First of all, I’m 100% with you about how useful would be a tagging system based on the sound content.

Now,

This is where AI agents could be most effective. Properly trained, they could simply alter the names to meaningful ones. This way, we wouldn’t even have to rely to any DAW’s specific tagging system.
You’ve mentioned Sononym, which I think uses its own tagging system, but I may be wrong. If however I’m right, we can always create a tiny script for implementing the renaming idea, by quering its database and properly renaming the wavs. Just an idea.

I didn’t think about that. Good idea!

That even might be an overkill (depending on how far you are ready to go). We could first start with getting a good embedding from sound files and than use that embedding to produce adequate names.

It does indeed. A brief (so I might be incorrect) look at the docs tells that (at least for one-shots) it first uses a machine learning algorithm to classify the samples into broad categories, like “Bass” or “Pad“, and then relies on file names to assign tags. The tagging system itself seems to be pretty elaborate.

Interesting. Not that long ago doing that would be totally science fiction & now it’s like - yeah have the droids do it.

@m.c do you know anything about the Media Bay database. I wonder if a custom app could modify entries.

Similarity algorithms for audiofiles accompagnied by a variety of topographical distance visualization and categorization approaches have been around in research for more than two decades now. Many of them as open source apps right from the start.
The real problem is the integration into an existing environment (MediaBay) and the fact that vstsoundfiles are protected IMO.

It surely can. However, once mediaBay rescans the files, it will revert changes for properties embedded in the files. What do you have in mind?

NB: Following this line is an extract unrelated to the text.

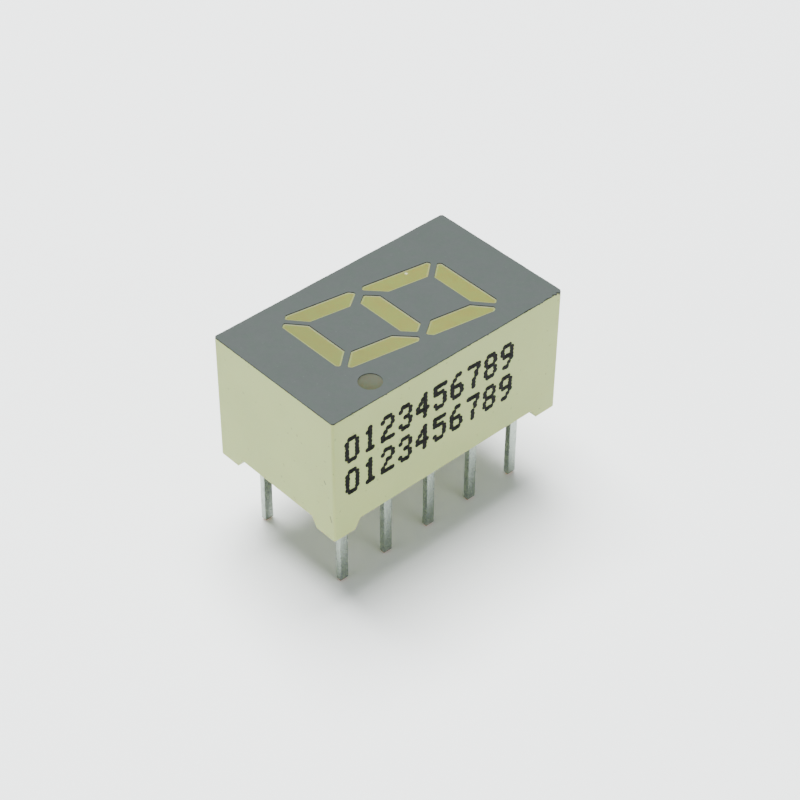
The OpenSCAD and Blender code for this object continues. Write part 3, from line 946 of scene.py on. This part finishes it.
class DISPLAY_OT_resin(bpy.types.Operator):
    """Casts the resin: a dished window in each stroke, the decimal point's dimple and the back filling"""

    bl_idname = "display.resin"
    bl_label = "Resin"

    def execute(self, context):
        sizes = context.scene.display_moulding
        digit = context.scene.display_digit
        pins = context.scene.display_pins
        stroke_resin = window_finish(digit)
        floor_z = board_high.z + digit.relief
        top_z = coat_high.z - digit.meniscus
        sag = digit.meniscus - digit.window_drop
        for name, mouth, floor in stroke_wells(digit):
            made = prism(f"window_{name}", floor, mouth, floor_z, top_z)
            self.dish(made, [(width, sag * share) for width, share in WINDOW_RINGS])
            self.note_painted_light(made, mouth, top_z + sag * RIM_SHARE, digit)
            smooth(made, 60)
            dress(made, stroke_resin, "resin", "resin")
        made = disc("window_point", point_place(digit), digit.point_size / 2, floor_z, top_z)
        step = digit.point_size / 2 / (POINT_RINGS + 0.5)
        depths = [digit.dimple * (1 - (1 - k / POINT_RINGS) ** 2) for k in range(POINT_RINGS + 1)]
        self.dish(made, [(step, depths[k] - depths[k + 1]) for k in range(POINT_RINGS)])
        smooth(made, 60)
        dress(made, point_finish(digit), "resin", "resin")
        self.fill_back(sizes, digit, pins)
        return {"FINISHED"}

    def dish(self, made, rings, side=1):
        """Insets the upper (1) or lower (-1) face ring by ring, and shifts each ring along Z."""
        take(made, "FACE", lambda face: face.normal.z * side > 0.9)
        for width, shift in rings:
            bpy.ops.mesh.inset(thickness=width, depth=0)
            bpy.ops.transform.translate(value=(0, 0, shift))
        bpy.ops.object.mode_set(mode="OBJECT")

    def note_painted_light(self, made, mouth, brink, digit):
        """Notes the rim for a painted highlight, and each edge by how it faces the given turn: 1 for a
        painted highlight, -1 for a painted shadow.
        """
        edge = made.data.attributes.new("painted_edge_light", "FLOAT", "POINT")
        rim = made.data.attributes.new("rim_highlight", "FLOAT", "POINT")
        # The way towards the edges that get the painted highlight
        shift = Vector((math.cos(digit.edge_light_turn), math.sin(digit.edge_light_turn)))
        for vertex in made.data.vertices:
            rim.data[vertex.index].value = float(vertex.co.z > brink)
            here = min(range(len(mouth)), key=lambda k: (vertex.co.xy - mouth[k]).length)
            if (vertex.co.xy - mouth[here]).length < TOUCH:
                way = (mouth[(here + 1) % len(mouth)] - mouth[here - 1]).normalized()
                edge.data[vertex.index].value = Vector((way.y, -way.x)).dot(shift)

    def fill_back(self, sizes, digit, pins):
        """The filling behind the board, drawn up a little along the walls and the pins."""
        level = housing_low.z + sizes.foot_height + digit.back_drop
        drawn_up = sum(depth for _, depth in BACK_RINGS)
        low = (housing_low.x + sizes.wall, housing_low.y + sizes.wall, level - drawn_up)
        high = (housing_high.x - sizes.wall, housing_high.y - sizes.wall, board_low.z)
        made = block("back_filling", low, high)
        self.dish(made, BACK_RINGS, -1)
        for number in PINS:
            carve(made, self.creep(pin_place(number), level, pins.creep), "UNION")
        smooth(made, 50)
        dress(made, resin_finish(digit, "back_resin", 0.92).material, "resin", "resin")

    def creep(self, middle, level, height):
        """A hollow-sided cone of resin round one pin."""
        made = disc("creep", middle, CREEP_FOOT, level - height, level + CREEP_SINK, vertices=28)
        take(made, "EDGE", upright)
        bpy.ops.mesh.subdivide(number_cuts=7)
        bpy.ops.object.mode_set(mode="OBJECT")
        for vertex in made.data.vertices:
            rise = max(0.0, min(1.0, (level - vertex.co.z) / height))
            reach = CREEP_NECK + (CREEP_FOOT - CREEP_NECK) * (1 - rise ** 0.4)
            vertex.co.xy = middle + (vertex.co.xy - middle).normalized() * reach
        return made


class DISPLAY_OT_pins(bpy.types.Operator):
    """Cuts one tinned pin with rolled edges and a chamfered tip, and copies it to all ten places"""

    bl_idname = "display.pins"
    bl_label = "Pins"

    def execute(self, context):
        sizes = context.scene.display_pins
        # The tin's colour carries a painted reflection
        tin_with_reflection = tin_finish("tinned_pin", tuple(sizes.tin_with_reflection))
        low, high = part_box(f"pin_{PINS[0]}")
        first = self.cut_pin(low, high, sizes)
        for number in PINS:
            made = bpy.data.objects.new(f"tinned_pin_{number}", first.data.copy())
            made.data.name = made.name
            context.scene.collection.objects.link(made)
            self.unsettle(made, pin_place(number) - pin_place(PINS[0]), low.z, high.z, sizes, number)
            smooth(made, 35)
            dress(made, tin_with_reflection, "pin", f"pin_{number}")
        bpy.data.meshes.remove(first.data)
        return {"FINISHED"}

    def cut_pin(self, low, high, sizes):
        """A square bar, narrowed at its tip in two steps and ringed along its length."""
        made = block("pin", (low.x, low.y, low.z + sizes.tip), high)
        tip = ((low.x + high.x) / 2, (low.y + high.y) / 2, low.z)
        take(made, "EDGE", upright)
        bpy.ops.mesh.bevel(offset=sizes.roll, segments=3, affect="EDGES")
        bpy.ops.object.mode_set(mode="OBJECT")
        take(made, "FACE", lambda face: face.normal.z < -0.9)
        for share, narrowed in ((0.8, (0.55, 0.8, 1)), (0.2, (0.8, 0.93, 1))):
            bpy.ops.mesh.extrude_region_move(TRANSFORM_OT_translate={"value": (0, 0, -sizes.tip * share)})
            bpy.ops.transform.resize(value=narrowed, center_override=tip)
        bpy.ops.object.mode_set(mode="OBJECT")
        take(made, "EDGE", lambda edge: upright(edge) and abs(edge.calc_length()) > MM)
        bpy.ops.mesh.subdivide(number_cuts=26)
        bpy.ops.object.mode_set(mode="OBJECT")
        return made

    def unsettle(self, made, shift, foot, head, sizes, number):
        """Moves a copy to its place and gives it its own slight unevenness."""
        chance = random.Random(number)
        sway = [chance.uniform(-1, 1) for _ in range(4)]
        for vertex in made.data.vertices:
            height = (vertex.co.z - foot) / (head - foot)
            wave_x = sum(
                math.sin(height * turns + way * PIN_WAVE_SHIFT) * share
                for (turns, share), way in zip(PIN_WAVES_X, sway)
            )
            wave_y = math.sin(height * PIN_WAVES_Y + sway[2] * PIN_WAVE_SHIFT)
            vertex.co.x += shift.x + sizes.waver * wave_x
            vertex.co.y += shift.y + sizes.waver * wave_y


class DISPLAY_OT_marks(bpy.types.Operator):
    """Prints two rows of plain counting digits in dots on the long side"""

    bl_idname = "display.marks"
    bl_label = "Side marks"

    def execute(self, context):
        sizes = context.scene.display_moulding
        chance = random.Random(11)
        dot = self.one_dot()
        shape = bmesh.new()
        for text, start, top in MARK_ROWS:
            for place, character in enumerate(text):
                for row, dots in enumerate(DOT_DIGITS[character]):
                    for column, inked in enumerate(dots):
                        if inked == "1":
                            y = start + place * MARK_PITCH + column * DOT_STEP.x
                            z = top - row * DOT_STEP.y
                            self.stamp(shape, dot, y, z, chance)
        made = bpy.data.objects.new("side_marks", bpy.data.meshes.new("side_marks"))
        context.scene.collection.objects.link(made)
        shape.to_mesh(made.data)
        shape.free()
        bpy.data.meshes.remove(dot.data)
        smooth(made, 50)
        dress(made, mark_finish(sizes), "moulding")
        return {"FINISHED"}

    def one_dot(self):
        """One flat dot of ink with a rounded rim, which lies on the side at the origin."""
        clear_selection()
        bpy.ops.mesh.primitive_cylinder_add(
            vertices=10, radius=DOT_RADIUS, depth=2 * DOT_HEIGHT, rotation=(0, math.pi / 2, 0)
        )
        dot = named("dot")
        take(dot, "FACE", lambda face: face.normal.x > 0.9)
        bpy.ops.mesh.inset(thickness=DOT_RADIUS * 0.25, depth=0)
        bpy.ops.transform.translate(value=(DOT_HEIGHT * 0.4, 0, 0))
        bpy.ops.object.mode_set(mode="OBJECT")
        return dot

    def stamp(self, shape, dot, y, z, chance):
        """Copies the dot to its place, a little off its grid and a little uneven in size."""
        before = len(shape.verts)
        shape.from_mesh(dot.data)
        shape.verts.ensure_lookup_table()
        size = chance.uniform(0.93, 1.08)
        shift = Vector((chance.uniform(-1, 1), chance.uniform(-1, 1))) * DOT_STRAY
        for vertex in shape.verts[before:]:
            vertex.co.x += housing_high.x
            vertex.co.y = vertex.co.y * size + y + shift.x
            vertex.co.z = vertex.co.z * size + z + shift.y


class DISPLAY_OT_inner_parts(bpy.types.Operator):
    """Finishes the board, copper, dice, glue, wires and solder that the resin holds"""

    bl_idname = "display.inner_parts"
    bl_label = "Inner parts"

    def execute(self, context):
        finishes = {
            "circuit_board": laminate_finish(),
            "copper": speckled_finish(
                "gilt_copper", (0.80, 0.58, 0.25), (0.88, 0.66, 0.32), 0.2 * MM, metallic=1.0, roughness=0.25
            ),
            "die_glue": speckled_finish(
                "silver_glue", (0.60, 0.60, 0.62), (0.75, 0.75, 0.77), 0.02 * MM, metallic=0.7, roughness=0.4
            ),
            "die": speckled_finish(
                "sawn_crystal", (0.62, 0.48, 0.12), (0.70, 0.58, 0.20), 0.05 * MM, roughness=0.2
            ),
            "bond_wire": speckled_finish(
                "gold_wire", (0.95, 0.74, 0.30), (1.0, 0.80, 0.38), 0.04 * MM, metallic=1.0, roughness=0.15
            ),
            "solder": tin_finish("bright_solder", (0.70, 0.71, 0.73), roughness=0.16, dull=0.2),
        }
        for name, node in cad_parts.items():
            for start, finish in finishes.items():
                if name.startswith(start):
                    node.data.materials.clear()
                    node.data.materials.append(finish)
                    break
        return {"FINISHED"}


class DISPLAY_OT_stage(bpy.types.Operator):
    """Sets the plain floor, the soft lights and the camera"""

    bl_idname = "display.stage"
    bl_label = "Stage"

    def execute(self, context):
        settings = context.scene.display_stage
        clear_selection()
        bpy.ops.mesh.primitive_plane_add(size=settings.floor_size, location=(0, 0, cad_low.z))
        floor = named("floor")
        floor.data.materials.append(floor_finish(settings))
        for name, place, side, power, tint in LIGHTS:
            self.softbox(name, Vector(place), side, power, tint)
        self.sky()
        self.camera(context, settings)
        return {"FINISHED"}

    def softbox(self, name, place, side, power, tint):
        """A square area light that looks at the part."""
        clear_selection()
        turn = (-place).to_track_quat("-Z", "Y").to_euler()
        bpy.ops.object.light_add(type="AREA", location=place, rotation=turn)
        light = bpy.context.object
        light.name = name
        light.data.shape = "SQUARE"
        light.data.size = side
        light.data.energy = power
        light.data.color = tint

    def sky(self):
        """An even pale surround."""
        world = bpy.data.worlds.new("surround")
        world.use_nodes = True
        background = world.node_tree.nodes["Background"]
        background.inputs["Color"].default_value = SURROUND
        background.inputs["Strength"].default_value = SURROUND_STRENGTH
        bpy.context.scene.world = world

    def camera(self, context, settings):
        """The camera at the photograph's place, which looks where it looked."""
        clear_selection()
        place, aim = Vector(settings.camera_place), Vector(settings.camera_aim)
        turn = (aim - place).to_track_quat("-Z", "Y") @ Quaternion((0, 0, 1), settings.camera_roll)
        bpy.ops.object.camera_add(location=place, rotation=turn.to_euler())
        camera = bpy.context.object
        camera.data.lens = settings.camera_lens
        camera.data.sensor_width = SENSOR_WIDTH
        camera.data.clip_start = 0.005
        camera.data.clip_end = 10
        context.scene.camera = camera


class DISPLAY_PT_panel(bpy.types.Panel):
    """Lists the display's pieces and their sizes"""

    bl_idname = "DISPLAY_PT_panel"
    bl_label = "Display"
    bl_space_type = "VIEW_3D"
    bl_region_type = "UI"
    bl_category = "Display"

    def draw(self, context):
        for operator in OPERATORS:
            self.layout.operator(operator.bl_idname)
        for name, group in GROUPS:
            box = self.layout.box()
            for key in group.__annotations__:
                box.prop(getattr(context.scene, name), key)


GROUPS = (
    ("display_moulding", MouldingSettings),
    ("display_digit", DigitSettings),
    ("display_pins", PinSettings),
    ("display_stage", StageSettings),
)
OPERATORS = (
    DISPLAY_OT_housing,
    DISPLAY_OT_face,
    DISPLAY_OT_resin,
    DISPLAY_OT_pins,
    DISPLAY_OT_marks,
    DISPLAY_OT_inner_parts,
    DISPLAY_OT_stage,
)


def register():
    """Registers the settings, the operators and the panel."""
    for name, group in GROUPS:
        bpy.utils.register_class(group)
        setattr(bpy.types.Scene, name, bpy.props.PointerProperty(type=group))
    for operator in OPERATORS:
        bpy.utils.register_class(operator)
    bpy.utils.register_class(DISPLAY_PT_panel)


def unregister():
    """Removes what register added, in the opposite order."""
    bpy.utils.unregister_class(DISPLAY_PT_panel)
    for operator in reversed(OPERATORS):
        bpy.utils.unregister_class(operator)
    for name, group in reversed(GROUPS):
        delattr(bpy.types.Scene, name)
        bpy.utils.unregister_class(group)


def main():
    """Makes every piece in order."""
    register()
    bpy.ops.display.stage()
    bpy.ops.display.housing()
    bpy.ops.display.face()
    bpy.ops.display.resin()
    bpy.ops.display.pins()
    bpy.ops.display.marks()
    bpy.ops.display.inner_parts()
    clear_selection()


if __name__ == "__main__":
    main()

That would mean stuff like sample rate, but not for example Mood tags. If you had an AI that could create a list of tags after ‘listening’ to a file. Then add the file to the database along with its tags.

Yeah, although they also come with a variety of presumably human generated tags & we can add more tags because the tags are part of the database & not the .vstsound files . Where user created samples would have no tags to start with so auto-generating them would be more beneficial.

Yes, totally doable.

However, I’m still a bit concerned on how these tags will be treated from mediaBay, upon a rescan (didn’t see an issue so far) or an update of it in the future. For example in the past I did bulk updates of properties of vstPreset files inside the database, only to find out that upon a mediaBay rescan, these properties were lost, since I didn’t really include them in the vstPreset files themselves.

That being said, once you have the tool to properly tag a bunch of items, you can even go the other way and actually add the proper meta-tags inside these files. This way you comply with mediaBay and you won’t have to worry upon copying/moving these files to a new system.

Doing an audio scan of audio might be difficult given there is so many formats… AI could could a long way just analyzing the name or folder locations.